Until now, research has generally concentrated on keeping HSV1 inactive and preventing cold sores from ever showing up. But the Duke researchers took the opposite tack: figuring out precisely how to switch the virus from latency to its active stage. That's important, says lead author Dr. Bryan Cullen, professor of molecular genetics and microbiology at Duke, "because unless you activate the virus, you can't kill it."
Cullen and his team were able to replicate the intricate process using lab mice. They started by identifying the tiniest components of the HSV-1 strain. In its latent stage, HSV-1 produces a single molecular product, called latency-associated transcript RNA, or LAT RNA. Unlike most messenger RNA, LAT RNA doesn't produce proteins, so scientists have never been able to determine LAT RNA's exact function. But by inserting the LAT RNA into mice, Cullen found that it breaks down into even smaller strands called microRNA. Researchers then discovered that it was the microRNA that blocked production of the protein that activates HSV-1. "So if there was a sufficient supply of microRNA, then the virus stayed latent," Cullen says. "But under a high level of stress, the microRNA's blocking mechanisms break down, thus triggering a cold sore." The study, funded by the National Institutes of Health, will be published in the journal Nature this week.
Understanding how to override the microRNA could allow scientists to activate the virus and then kill it using acyclovir. "Once the virus sticks its head up over the fence, you whack it off for good," Cullen says. "Yes, the person has to have one last cold sore, but it'd be worth it to most people to cure them forever."

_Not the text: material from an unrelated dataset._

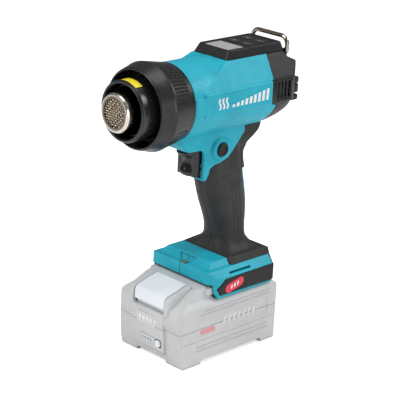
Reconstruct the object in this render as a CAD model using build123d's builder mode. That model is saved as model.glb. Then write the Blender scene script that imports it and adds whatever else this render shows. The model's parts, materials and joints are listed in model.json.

The theory is that by activating the virus, then preventing it from returning to hibernation, which is when researchers think it gains strength, it can be completely eradicated. Cullen believes that a drug could be developed to block the microRNA that suppress HSV-1 into latency; once it's active, acyclovir can be used to destroy the virus permanently. Cullen suggests that this new research may also eventually be applied to other latent viruses, such as herpes simplex virus-2 (HSV-2), which causes genital herpes, or the chicken pox virus, which causes shingles in adults. Cullen warns that some patients, especially those suffering genital herpes, may have to take acyclovir on a regular basis (HSV-2 is a hardier virus), but for people with HSV-1, the virus could be eradicated with just one dose.
Cullen and his colleagues, as well as several biotech firms, are already investigating such treatments and how best to deliver them. "Are any of these viruses fatal?" Cullen says. "No. But there are a lot of people who'd be thrilled never to have a cold sore again."